Today is Ferragosto, quite the most somnolent day of the Italian calendar. I remember working during my first summer as a guide with no control over my calendar. In that distant—prelapsarian—August of two thousand and one I took the work I was given. I had just turned twenty-four and spoke barely any Italian. There was not a soul I knew left in town, nor even a coffee bar open. I may be misremembering but I swear tumbleweed rolled through the streets.
There were no social media or streaming services so I worked, sweated, and read under a ceiling fan in Trastevere in a sort of acute loneliness, rendered delicious by its finite nature. My greatest extravagance was buying novels at the international Feltrinelli bookshop at Piazza della Repubblica. Central Rome didn’t really have supermarkets then and all the alimentari were closed so I had to do my shopping in the supermarket under Termini station.
Tradition says that a holiday was established by Rome’s first emperor in 18 BCE as a break following the harvest, the Feriae Augusti (holidays of Augustus) is often considered the world’s oldest observed public holiday. Despite its Christianisation as the Feast of the Assumption of the Virgin (and a shift from the beginning to the middle of the month) it maintains the ancient name.

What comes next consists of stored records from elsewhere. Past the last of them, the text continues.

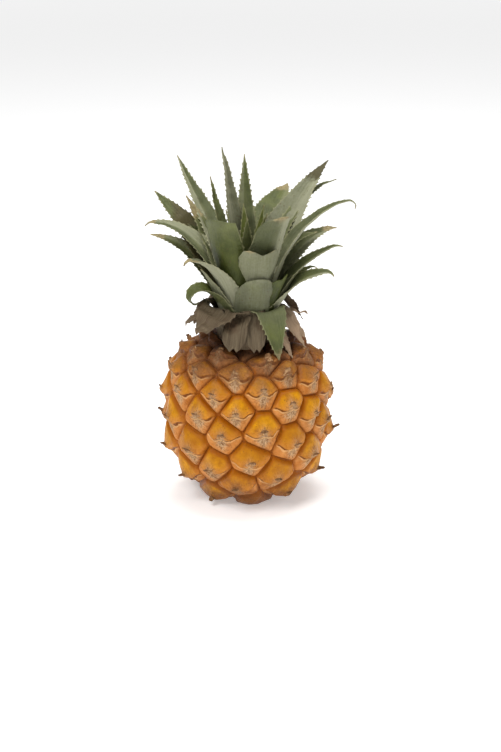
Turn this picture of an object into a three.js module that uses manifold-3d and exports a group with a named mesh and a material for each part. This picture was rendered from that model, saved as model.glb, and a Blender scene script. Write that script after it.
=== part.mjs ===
// A small ripe pineapple standing on its base: the fruit with its raised eyes, the crown of
// spiny-edged leaves on its short stem, the withered collar leaves round the neck, and the cut stalk.
// Millimetres, +Z up. The origin is the middle of the base, on the surface that the fruit stands on.
// The front of the fruit faces -Y.
import * as THREE from "three";
import { ConvexHull } from "three/addons/math/ConvexHull.js";
import { mergeVertices } from "three/addons/utils/BufferGeometryUtils.js";
import Module from "manifold-3d";

const wasm = await Module();
wasm.setup();

const GAP = 0.3; // between pieces that touch
const CUT_OVER = 20; // cuts run this far past a surface

// Fruit
const BODY_RADIUS = 44.3; // halfway between the groove floor and the crest of an eye
const BODY_MIDDLE = 46; // height of the widest ring
const BODY_ABOVE = { height: 45, squareness: 3.2 }; // 2 is an ellipse, more is a barrel
const BODY_BELOW = { height: 48, squareness: 2.1 };
const EYE_COUNT = 80;
const EYE_CROWDING = 0.43; // eyes get smaller towards the neck
const EYE_TURN_0 = 149; // turn of the lowest eye, degrees
const GOLDEN_TURN = 137.508; // degrees from each eye to the next one up
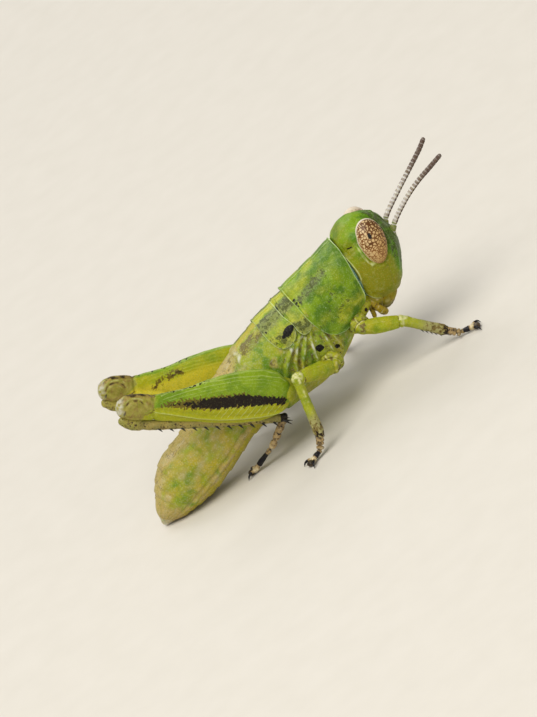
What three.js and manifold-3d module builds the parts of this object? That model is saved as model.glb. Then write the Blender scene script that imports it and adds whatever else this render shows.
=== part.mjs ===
// A young short-horned locust (a third-stage hopper, still without wings), standing, at life size.
// Millimetres, +Z up, +X towards the head, +Y to the insect's left, Z = 0 on the floor.
// The pieces are built in a body frame whose X starts near the tip of the abdomen. The whole insect
// is then moved, so that the origin is on the floor under the middle of its overall box.
import * as THREE from "three";
import { mergeVertices } from "three/addons/utils/BufferGeometryUtils.js";
import Module from "manifold-3d";

// ---------------------------------------------------------------- driving dimensions
const OVERALL_MIDDLE = [6.79, 0.41]; // x and y of the middle of the overall box, in the body frame
const GAP = 0.04; // air between neighbouring pieces
const THIN = 0.25; // half the thickness of shins, feet and feelers
const PRONOTUM_PROUD = 0.05; // how far the neck shield stands out of the thorax behind it
const PAD_PROUD = 0.08; // how far a wing pad stands out of the side of the thorax
const PAD_INSIDE = 0.42; // distance of a wing pad's inner face from the midline
const CAP_ROWS = 2; // rings in each round end
const WELD = 1e-5; // vertices closer than this are one vertex

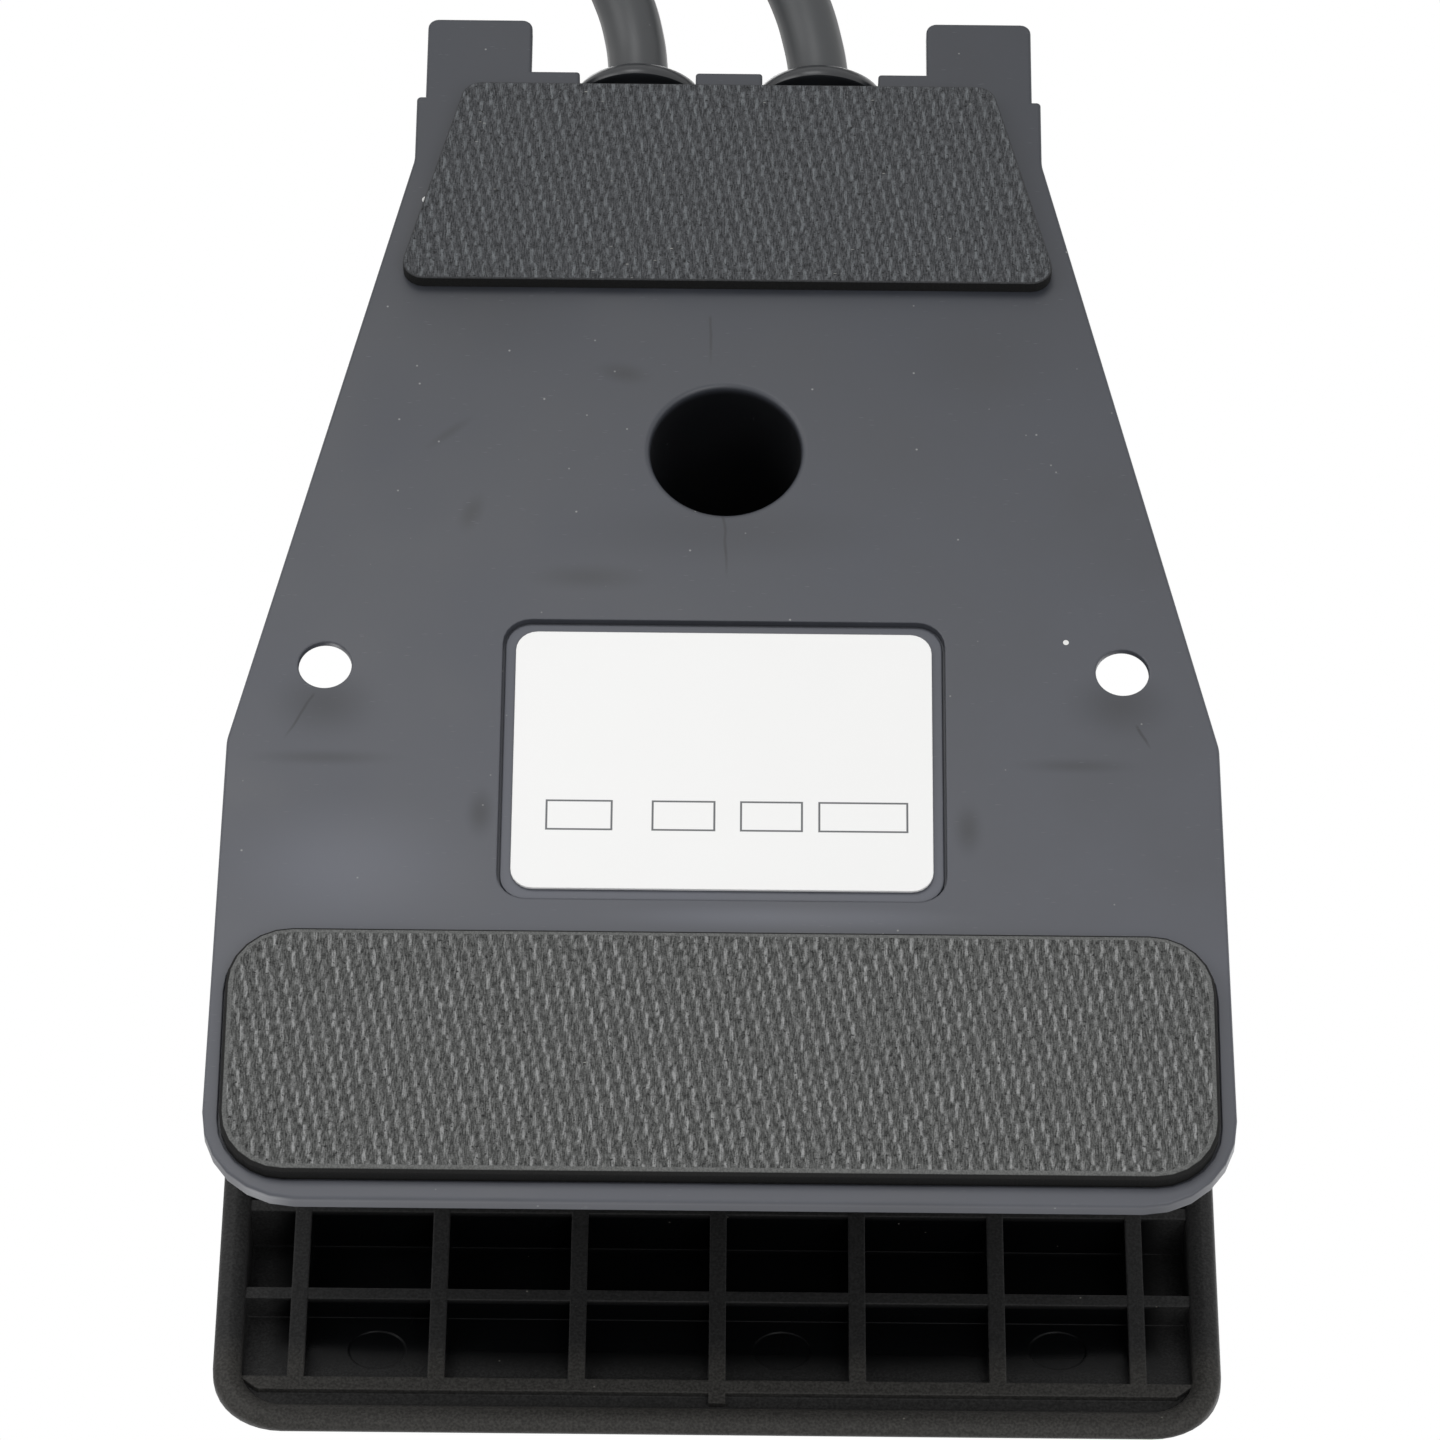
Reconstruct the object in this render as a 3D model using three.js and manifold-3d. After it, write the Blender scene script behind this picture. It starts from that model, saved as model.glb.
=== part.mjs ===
// Foot speed control pedal: a wedge-shaped pedal whose ribbed treadle is hinged on two forked
// posts at the narrow, high rear end and pressed down at the wide toe end. Under the treadle a
// sloping cover holds the speed control: a plunger, a slide potentiometer and a small triac
// circuit. Two cords leave the rear end, one to a wall plug and one to the motor's socket.
//
// Millimetres, +Z up. The pads rest on z = 0. The toe end faces -Y and the cords leave towards
// +Y. x = 0 is the middle, and y = 0 is halfway between the treadle's lip and the rear posts.

import * as THREE from 'three';
import { mergeVertices } from 'three/addons/utils/BufferGeometryUtils.js';
import Module from 'manifold-3d';

const wasm = await Module();
wasm.setup();

// ---------------------------------------------------------------- driving dimensions

const GAP = 0.3;                 // between pieces that touch
const RUNNING = 0.06;            // radial play of the hinge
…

Undoubtedly that level of desertedness for most of August is long gone, but still if one leaves the very centre of town parking spaces abound, streets are empty, markets are deserted and shops closed. Il Sorpasso, Il Pranzo di Ferragosto and Caro Diario are films I’ve mentioned elsewhere which I think best capture the enervating heat and somnolence of Rome at Ferragosto, which for me will always be frozen in that summer of 2001 for I haven’t spent another fifteenth of August in the city since.
Thoughts of Ferragosto always make me think of an extraordinary and far-reaching tale of a Roman scampagnata (a jaunt in the countryside). Simón Bolivar, together with his mentor Simón Rodriguez (also known as Samuel Robinson while in exile from Latin America), having witnessed the coronation of Napoleon Bonaparte as King of Italy in Milan Cathedral on 26 May 1805 made their way to Rome.
On 15 August 1805 they were taken beyond the city to the Monte Sacro (now an inner suburb of the city along the Aniene). Here Bolivar was told of the first secession of the plebeian class which began in 495 BCE, during the very first years of the Roman Republic. During this rebellion the plebeians (those Roman citizens not part of the more powerful patrician class, divisions which were said to have been established by Romulus) were led by Lucius Sicinius Vellutus and eventually the secession was ended with the creation of a new political representation, the Tribune of the Plebeians, of which Vellutus was the first incumbent. And so it was that on Ferragosto of 1805, possibly over sandwiches (what sort of a scampagnata doesn’t have sandwiches?), at the age of twenty-two Simón Bolivar vowed to liberate Latin America from the shackles of Spanish rule.
“I swear before you, I swear by the God of my fathers, I swear by them, I swear by my honour and I swear by my country, that I will not give rest to my arm, nor rest to my soul, until I have broken the chains that oppress us by the will of Spanish power!”
Montesacro is the neighbourhood where my accountant used to have his office and, having dealt with the sort of admin which I put off and always rather dread, my reward would be a wander to the nearby medieval rebuilding of a the Roman bridge which took the via Nomentana over the Aniene; a bridge once crossed by Charlemagne over waters which took Hadrian to his villa at Tivoli. While there I would take a walk through the little park named for Caio Sicinio Belluto, a medieval variant on Vellutus’ name, and contemplate the productive secession of the plebeians, and how it inspired the revolutionary fervour of Bolivar twenty-three centuries later. Which is, I think we can agree, quite a splendidly eclectic mix for a quiet suburb on the Via Nomentana.
Buon Ferragosto!
Would never have imagined you could tie together the torpor of Ferragosto and inspiration for a revolution. Amazing!
You've done it again. Amazed and delighted, a bit gobsmacked I am whenever I fisnish one of your monthly letters.